Stable Sitemaps.org Protocol (2008) Discovery

XML Sitemaps

Last updated: 2026-01-15

01 The Rule

Every site must provide an XML sitemap listing all canonical, indexable URLs. Sites exceeding 50,000 URLs must use a sitemap index. Only include URLs that return 200 and are not blocked by robots.txt or noindex.

02 Rationale

Sitemaps are the most direct way to tell search engines about your URL space. For large sites, sitemaps are often the primary discovery mechanism for deep content that isn't well-linked internally.
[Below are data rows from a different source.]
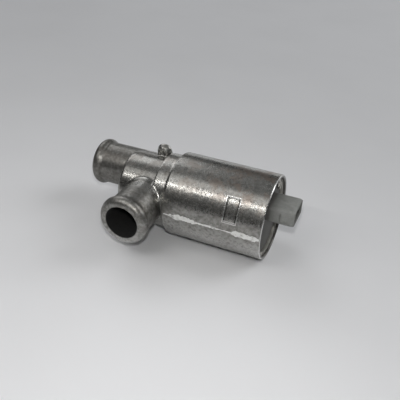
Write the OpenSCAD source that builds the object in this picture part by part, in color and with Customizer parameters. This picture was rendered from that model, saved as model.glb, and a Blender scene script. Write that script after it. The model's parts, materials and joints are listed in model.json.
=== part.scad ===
// Rotary idle air control valve: a die-cast body with two hose spigots, the rotary slide that
// throttles the air, and the small permanent-magnet actuator that turns it.
// X is the main axis and points to the plug. The side spigot points along -Y, and +Z is up.
// The origin is the middle of the round seat that the mounting clamp grips.

/* [Can] */
// Outer diameter of the can, which is the clamp seat
can_d = 50; // [49:0.5:54]
// Length of the can along the main axis
can_len = 59.2; // [59:0.2:66]
// Wall of the can
can_wall = 1.7; // [1.5:0.1:2]
// Rounding of the can's edge at the collar
can_edge_r = 1.3; // [0.5:0.1:1.6]
// Chamfer of the can's open rim
rim_chamfer = 0.4; // [0.2:0.1:0.6]
// Thickness of the can's floor
can_floor = 3.6; // [3.2:0.1:4.5]

/* [Collar and valve chamber] */
// Step from the can's surface down to the collar between can and chamber
collar_step = 2.6; // [2:0.1:3]
// Length of the collar
collar_len = 8.7; // [8:0.1:10]
// Rounding of the collar's edge
collar_edge_r = 1; // [0.4:0.1:1.5]
// Step from the collar's surface down to the valve chamber
chamber_step = 3.35; // [2.8:0.05:4]
// Length of the valve chamber outside
chamber_len = 23.7; // [23.4:0.1:28]
// Rounding of the chamber's closed end
chamber_edge_r = 2.4; // [1:0.1:3]
// Wall of the valve chamber around the bore that the rotary slide turns in
chamber_wall = 4.05; // [3.6:0.05:4.5]
// Thickness of the chamber's closed end
chamber_floor = 3.5; // [3:0.1:4]

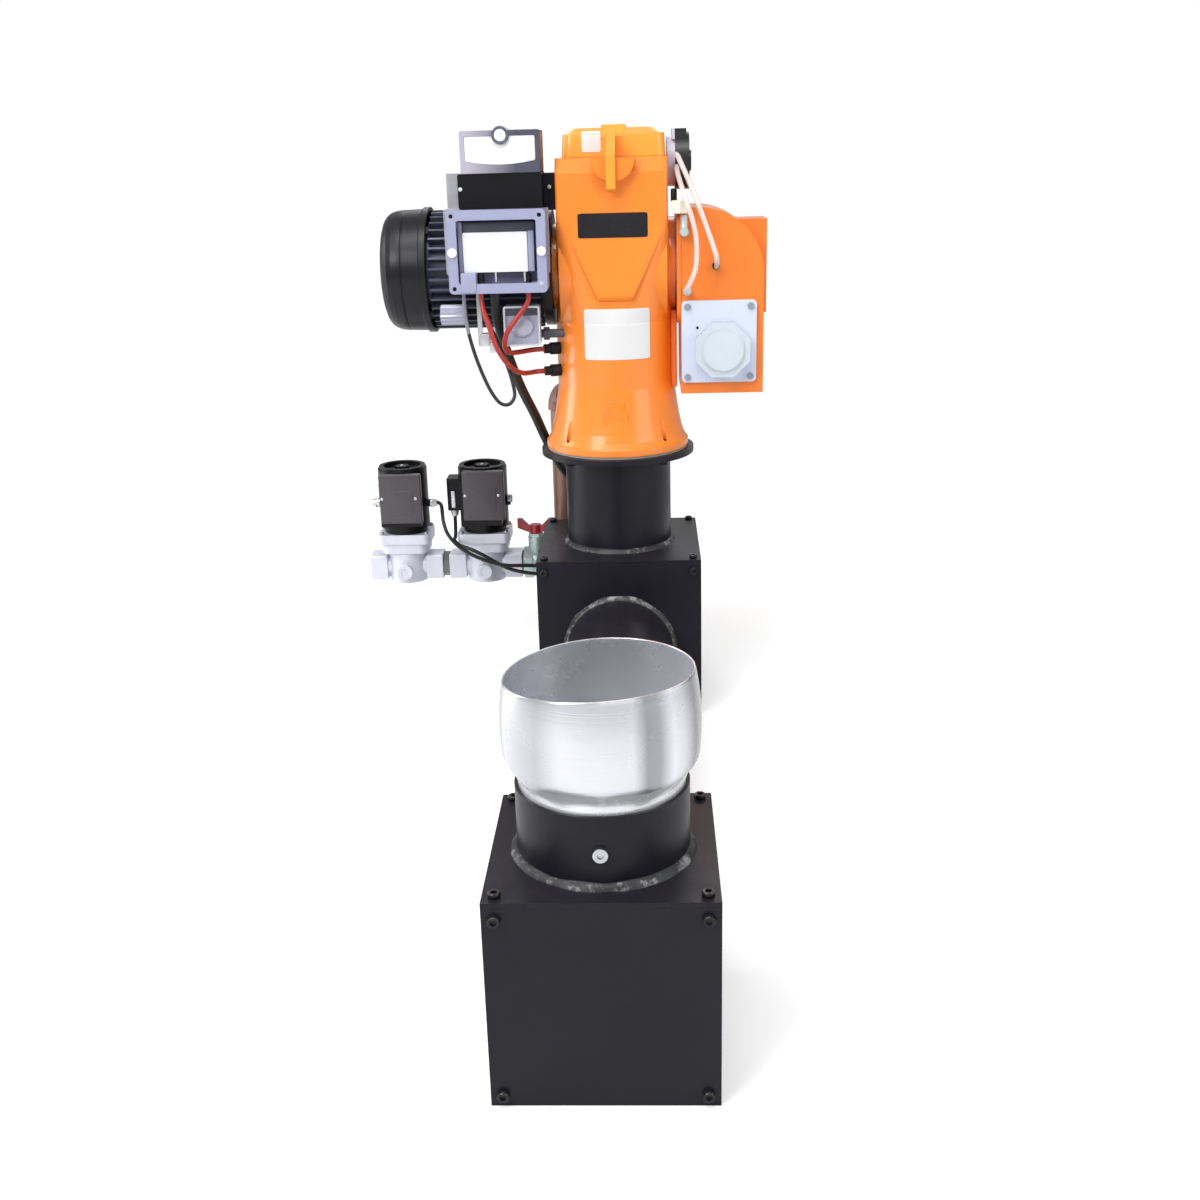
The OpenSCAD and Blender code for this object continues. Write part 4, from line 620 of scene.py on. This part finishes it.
piece = add("cover_pane", moulding(shrunk(pane_x, 0.15), shrunk(pane_z, 0.15), -83.6, -85.6, 2.0, 0.3, SAG),
            pane_white)
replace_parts(piece, "control_cover")
bezel = [(11.6, 0), (11.6, 29.2), (11.1, 30), (9.6, 30.4), (8.1, 29.8), (7.85, 28), (7.85, 0)]
piece = add("reset_bezel", turned(bezel, (-144, -60, 811.1), FRONT, 48, bored=True), cover_grey)
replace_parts(piece, "control_cover")
base_screw = [(2.6, 0), (2.6, 0.8), (2.0, 1.3), (0.3, 1.4)]
add("base_screws", [turned(base_screw, (x, y, 744), FRONT, 20) for x, y in ((-200.5, -83.9), (-83.5, -58.0))],
    bright_metal)
print("control cover built")

# %% [markdown]
# Inside the tray stands the ignition transformer: a dark potted block with a blank white label, a lilac
# terminal tower at the lower left and two small posts. Round white plugs and dark countersunk screws
# hold the tray.

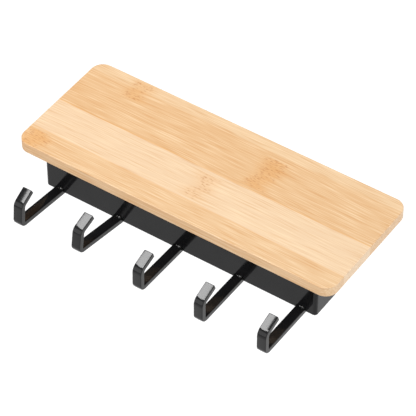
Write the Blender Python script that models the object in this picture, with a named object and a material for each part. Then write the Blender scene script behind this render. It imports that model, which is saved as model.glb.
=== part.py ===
"""Wall hook rack: a bamboo shelf board on a black sheet-steel housing with five bent-bar hooks.

Units are metres and +Z is up. +X runs along the board and +Y goes into the wall. The origin is
the middle of the wall plate's rear face, the face that lies against the wall.
"""

import math

import bmesh
import bpy
from mathutils import Matrix, Vector

MM = 0.001
GAP = 0.3 * MM  # clearance between pieces that touch

# Shelf board
BOARD_LENGTH = 260 * MM
BOARD_DEPTH = 99.3 * MM
BOARD_THICKNESS = 8.3 * MM
BOARD_CORNER = 9.5 * MM
BOARD_EASE = 0.5 * MM  # rounding along the top and bottom rims

# Housing: an inverted sheet-steel tray, open below and behind
SHEET = 1.5 * MM
HOUSING_LENGTH = 226.8 * MM
HOUSING_HEIGHT = 34.6 * MM
FRONT_SETBACK = 10.2 * MM  # from the board's front edge to the housing's front face
HOUSING_CORNER = 2.5 * MM
HOUSING_EASE = 0.4 * MM
RETURN_WIDTH = 12 * MM  # rear flanges that carry the wall plate

# Wall plate
PLATE = 2 * MM
PLATE_CORNER = 2.5 * MM
KEYHOLE_SPACING = 140 * MM
KEYHOLE_ENTRY_RADIUS = 4.6 * MM
KEYHOLE_SLOT_RADIUS = 2.3 * MM
KEYHOLE_RISE = 9 * MM
KEYHOLE_ENTRY_Z = -4 * MM

# Hooks: flat bar bent the easy way, the tail clamped under the rail inside the housing
HOOK_PITCH = 50.7 * MM
BAR_WIDTH = 7.3 * MM
BAR_THICKNESS = 4.1 * MM
BAR_EASE = 0.6 * MM
ARM_BELOW_EDGE = 1.4 * MM  # how far the arm's underside hangs below the housing's lower edge
ARM_REACH = 46.55 * MM  # housing face to the upright's centreline
UPRIGHT_RISE = 16.9 * MM
TIP_SLOPE = math.radians(20)
HEEL_RADIUS = 5.8 * MM
BEND_RADIUS = 4.55 * MM  # at the centreline
TAIL_LENGTH = 25 * MM

# How the hooks differ: the arm's lift and sideways swing, the tip's length and its extra opening
HOOK_LIFT = [math.radians(a) for a in (5.8, 8.7, 1.4, 0.1, 0.3)]
HOOK_SWING = [math.radians(a) for a in (-0.8, -1.9, -0.3, -0.4, -0.2)]
HOOK_OPENING = [math.radians(a) for a in (16, 9, 1, 1, 0)]
TIP_LENGTH = [length * MM for length in (12.3, 13.4, 14.3, 14.3, 14.3)]

# Rail: a steel angle behind the front face
RAIL_SHEET = 2 * MM
RAIL_LEG = 24 * MM
RAIL_UPSTAND = 18 * MM
RAIL_LENGTH = 218 * MM

# Fasteners
HOOK_SCREW = {"shank": 1.7 * MM, "head": 3.8 * MM, "height": 2.6 * MM}
BOARD_SCREW = {"shank": 1.5 * MM, "head": 3.4 * MM, "height": 2.2 * MM}
BOARD_SCREW_BITE = 5.5 * MM  # how far a screw goes into the board
BOARD_SCREW_X = 92 * MM
BOARD_SCREW_ROWS = (0.52, 0.88)  # shares of the board's depth, from its front edge
HOOK_SCREW_BACK = 14.8 * MM  # behind the housing's front face
RIVET_SHANK = 1.9 * MM
RIVET_HEAD = 3.5 * MM
RIVET_DOME = 1.2 * MM
RIVET_FLARE = 3 * MM
RIVET_FLARE_DEPTH = 1.2 * MM
RIVET_Z = 10 * MM
ROUND_STEPS = 16

# Levels and planes that follow from the sizes above
HOUSING_TOP = HOUSING_HEIGHT / 2
HOUSING_BOTTOM = -HOUSING_HEIGHT / 2
BOARD_UNDERSIDE = HOUSING_TOP
FACE_Y = FRONT_SETBACK - BOARD_DEPTH
HOUSING_BACK = -PLATE - GAP
ARM_Z = HOUSING_BOTTOM - ARM_BELOW_EDGE + BAR_THICKNESS / 2
ARM_TOP = ARM_Z + BAR_THICKNESS / 2
PANEL_UNDERSIDE = HOUSING_TOP - GAP - SHEET
HOOK_X = [HOOK_PITCH * (i - 2) for i in range(5)]
RIVET_X = HOUSING_LENGTH / 2 - SHEET - RETURN_WIDTH / 2
KEYHOLE_X = (-KEYHOLE_SPACING / 2, KEYHOLE_SPACING / 2)


def clear_scene():
    for thing in list(bpy.data.objects):
        bpy.data.objects.remove(thing)


def make_material(name, colour, roughness, metallic):
    material = bpy.data.materials.new(name)
    material.use_nodes = True
    shader = material.node_tree.nodes["Principled BSDF"]
    shader.inputs["Base Color"].default_value = (*colour, 1)
    shader.inputs["Roughness"].default_value = roughness
    shader.inputs["Metallic"].default_value = metallic
    return material


def add_object(name, bm, material=None):
    """Turns a bmesh into a named object. Without a material it is a hidden cutter."""
    bmesh.ops.recalc_face_normals(bm, faces=bm.faces)
    mesh = bpy.data.meshes.new(name)
    bm.to_mesh(mesh)
    bm.free()
    thing = bpy.data.objects.new(name, mesh)
    bpy.context.scene.collection.objects.link(thing)
    if material is None:
        thing.hide_render = True
        thing.display_type = "WIRE"
        return thing
    mesh.materials.append(material)
    mesh.shade_smooth()
    mesh.set_sharp_from_angle(angle=math.radians(30))
    return thing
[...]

Accurate lastmod values drive crawl prioritization.

03 Implementation

  • Maximum 50,000 URLs per sitemap file, 50MB uncompressed
  • Use <sitemapindex> for sites exceeding 50K URLs
  • Include accurate <lastmod> dates — only update when content changes
  • Segment sitemaps by content type (products, categories, blog)
  • Gzip compress sitemap files
  • Reference sitemap location in robots.txt

04 Common Violations & Consequences

Violation

Including noindex or redirecting URLs in sitemap

Consequence

Conflicting signals — sitemap says 'index this' while page says 'don't'

Violation

Stale lastmod dates (never updated)

Consequence

Google ignores lastmod signals for your entire domain

Violation

Single monolithic sitemap for 1M+ URL site

Consequence

File too large to process; crawlers may abandon download

05 The Fix

Generate sitemaps programmatically from your canonical URL database. Validate that every sitemap URL returns 200 and matches canonical tags. Segment by content type and update lastmod only on actual content changes.